On the way back, Lady Darby is attacked and the attacker is one of the guests who claims that he thought she was going to destroy the evidence. Lady Darby is determined to push on and goes to the murder place with both Philip and Gage. She finds that there was kohl mixed with the blood. 

Then with Gage, she goes to interview Lady Stratford. The latter admitted that she did not like Lady Godwin who was nasty but was her friend because Lady Godwin wanted her to be. She also said that Lady Godwin was in liaison with two men that she knew, when her husband was away. Lord Marsdale and Mr Calvin were with her and Lady Stratford also claimed that her husband was aware of it and let her have her peccadillos as ‘she had already provided him with two heirs’. 

The one thing different from the other mysteries is that Gage and Lady Darby keep eliminating suspects one by one even in the early stages of the investigation – ‘No it cannot be Mr Fitzpatrick’ or ‘No it cannot be Mr Abingdon’ that kind of a thing. I thought an author wanted to keep the readers guessing but… not in this book!

They finally figure out that the baby in the stomach of Lady Godwin was Lord Stratfords. And ominously for Lady Stratford, she was aware of it, and she used to use the flowered knitting scissors and also her maid Faye lost an ornate shawl that was found earlier wrapped around the body of a dead infant buried in the grounds – Lady Darby is the one who saw the moved stones and led Gage and Philip there in the first place. 

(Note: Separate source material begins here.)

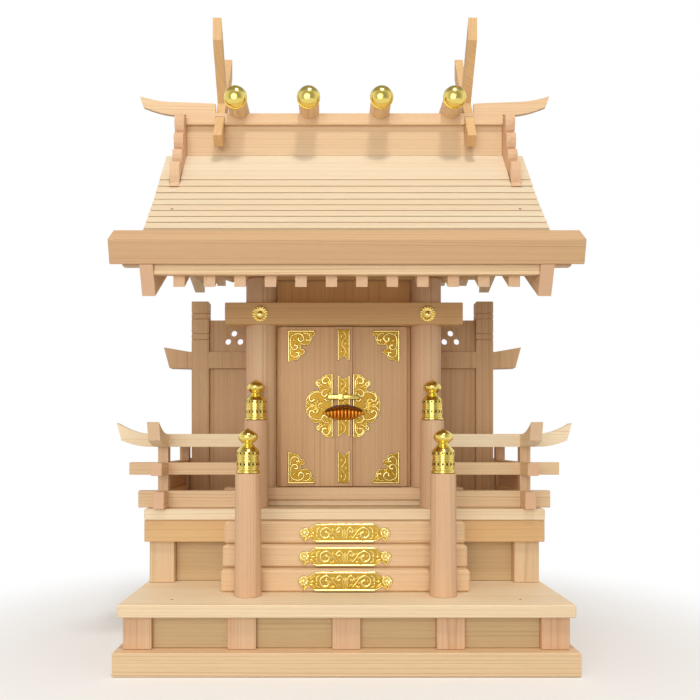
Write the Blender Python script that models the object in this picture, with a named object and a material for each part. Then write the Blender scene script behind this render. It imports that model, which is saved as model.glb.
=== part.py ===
"""A household shrine in planed cypress: two tiers, steps, railings, a hall with two doors and a flowing roof.

Metres, +Z up, the front towards -Y. Depths are counted from the front of the plinth, and moved() takes them
to the frame.
"""

import math

import bmesh
import bpy
from mathutils import Matrix, Vector

# Clearances

GAP = 0.0003
DOOR_GAP = 0.0008
PIN_CLEARANCE = 0.0001

# Plinth, lower tier and platform

PLINTH_WIDTH = 0.450
PLINTH_DEPTH = 0.285
PLINTH_HEIGHT = 0.0232
TIER_POST = 0.0275
TIER_BOARD = 0.010
LOWER_POST_SPACING = 0.1018
LOWER_FRONT = 0.0106
LOWER_RECESS = 0.0061
LOWER_HEIGHT = 0.0321
PLATFORM_WIDTH = 0.4426
PLATFORM_FRONT = 0.003
PLATFORM_HEIGHT = 0.0127

# Upper tier and floor

UPPER_WIDTH = 0.434
UPPER_FRONT = 0.113
UPPER_RECESS = 0.011
UPPER_HEIGHT = 0.0458
BEAM_FRONT = 0.1065
BEAM_HEIGHT = 0.0239
FLOOR_FRONT = 0.105
FLOOR_HEIGHT = 0.0122

# Steps, newels and finials

STEP_WIDTH = 0.260
STEP_FRONT = 0.0608
STEP_GOING = 0.0134
STEP_CHAMFER = 0.0020
NEWEL_X = 0.0998
NEWEL_FOOT_RADIUS = 0.0138
NEWEL_TOP_RADIUS = 0.0131
FRONT_NEWEL_HEIGHT = 0.1243
REAR_NEWEL_HEIGHT = 0.0981
FINIAL_RADIUS = 0.0123
FINIAL_HEIGHT = 0.046
FINIAL_PROFILE = (
    (0.00, 0.000),
    (0.94, 0.000),
    (0.94, 0.065),
    (0.89, 0.070),
    (0.89, 0.160),
    (1.00, 0.172),
    (0.91, 0.190),
    (0.99, 0.228),
    (0.89, 0.240),
    (0.89, 0.415),
    (0.98, 0.426),
    (0.91, 0.450),
    (0.99, 0.465),
    (0.88, 0.480),
    (0.78, 0.540),
    (0.50, 0.620),
    (0.41, 0.655),
    (0.56, 0.700),
    (0.77, 0.750),
    (0.82, 0.812),
    (0.72, 0.880),
    (0.45, 0.935),
    (0.18, 0.970),
    (0.00, 1.000),
)

# Railings

RAIL_X = 0.2034
RAIL_REAR = 0.243
RAIL_THICKNESS = 0.012
RAIL_POST = 0.0116
RAIL_BOTTOM_HEIGHT = 0.0190
RAIL_MIDDLE_RISE = 0.0179
RAIL_MIDDLE_HEIGHT = 0.0139
RAIL_TOP_RISE = 0.0174
RAIL_TOP_HEIGHT = 0.0145
RAIL_TOP_THICKNESS = 0.0130
RAIL_PANEL_THICKNESS = 0.004
RAIL_PANEL_TENON = 0.001
RAIL_OUT_BOTTOM = 0.028
RAIL_OUT_MIDDLE = 0.038
RAIL_OUT_TOP = 0.0530
RAIL_SWEEP = 0.0123
RAIL_SWEEP_START = 0.014
RAIL_UNDERCUT = 0.0055
RAIL_ROUNDING = 0.0040

# Hall

COLUMN_X = 0.0967
COLUMN_RADIUS = 0.018
COLUMN_FRONT = 0.160
COLUMN_REAR = 0.244
COLUMN_TOP = 0.4152
BAND_FRONT = 0.1445
BAND_HEIGHT = 0.007
SILL_FRONT = 0.139
SILL_BACK = 0.161
SILL_HALF = 0.1375
SILL_HEIGHT = 0.0139
LINTEL_HALF = 0.137
LINTEL_BOTTOM = 0.3608
LINTEL_HEIGHT = 0.0252
WALL_THICKNESS = 0.010
FRAME_THICKNESS = 0.008
FRAME_STOP = 0.012

# Doors and lock

DOOR_FRONT = 0.1533
DOOR_THICKNESS = 0.0074
DOOR_HALF = 0.0737
DOOR_SEAM = 0.0005
PIVOT_IN = 0.0040
PIN_RADIUS = 0.0020
PIN_LENGTH = 0.0035
STRIP_HALF = 0.0101
STRIP_PROUD = 0.0030
STRIP_ROOT = 0.001
LOCK_BAR_HALF = 0.0190
LOCK_BAR_Z = 0.2778
LOCK_BAR_HEIGHT = 0.0062
LOCK_BODY_HALF = 0.0250
LOCK_BODY_Z = 0.2600
LOCK_BODY_HEIGHT = 0.0190
LOCK_DEPTH = 0.011
LOCK_BAR_DEPTH = 0.006
LOCK_STEM_HALF = 0.0035
LOCK_STEM_DEPTH = 0.005

# Wings beside the hall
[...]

Lady Stratford claims that she was planning to keep the baby with a childless relative as Lady Godwin did not care what happened to it and Lady Stratford wanted a baby badly. When Lord Startford made Lady Godwin pregnant, he flaunted the fact that he was fertile in her wife’s face, augmenting her misery. But was that enough to provoke her anger and murder Lady Godwin? 

Lady Darby is not convinced. Even Gage does not believe her. But when she goes sleuthing with dogs, she finds a regular kerchief in the hold in a tree and it is bloodied. She waits for Gage to come back – he has gone in search of a footman – a possible accomplice to Lady Stratford – who disappeared on the very day that Lady Godwin was murdered. 

When she goes to Lady Stratford to ask some questions, we know who the real murderer is. (And it is known well before the end of the book, another deviation from other mystery books). And the murderer arrives with a gun and binds both Lady Stratford and Lady Darby to take them to another location. Lady Darby has no idea what the murderer plans to do with them. 

The rest of the story is about how when all else seems to be lost, they are rescued. And includes Lady Darcy’s bravery and the unspoken attraction between Lady Darby and Gage, which is fated to continue into the series. 

Also we learn the trivia from the epilog as to how there were no books on anatomy that could help scientists and doctors until the first one called ‘Anatomy : Descriptive and Surgical’ was published in 1858 by Henry Gray and came to be more commonly known as ‘Gray’s Anatomy’!

A very enjoyable mystery, not at all on the lines of famous sleuths who carry the investigations until the every end with dramatic revelations. For all that, the descriptions draw you in and the period details seem to be on the spot.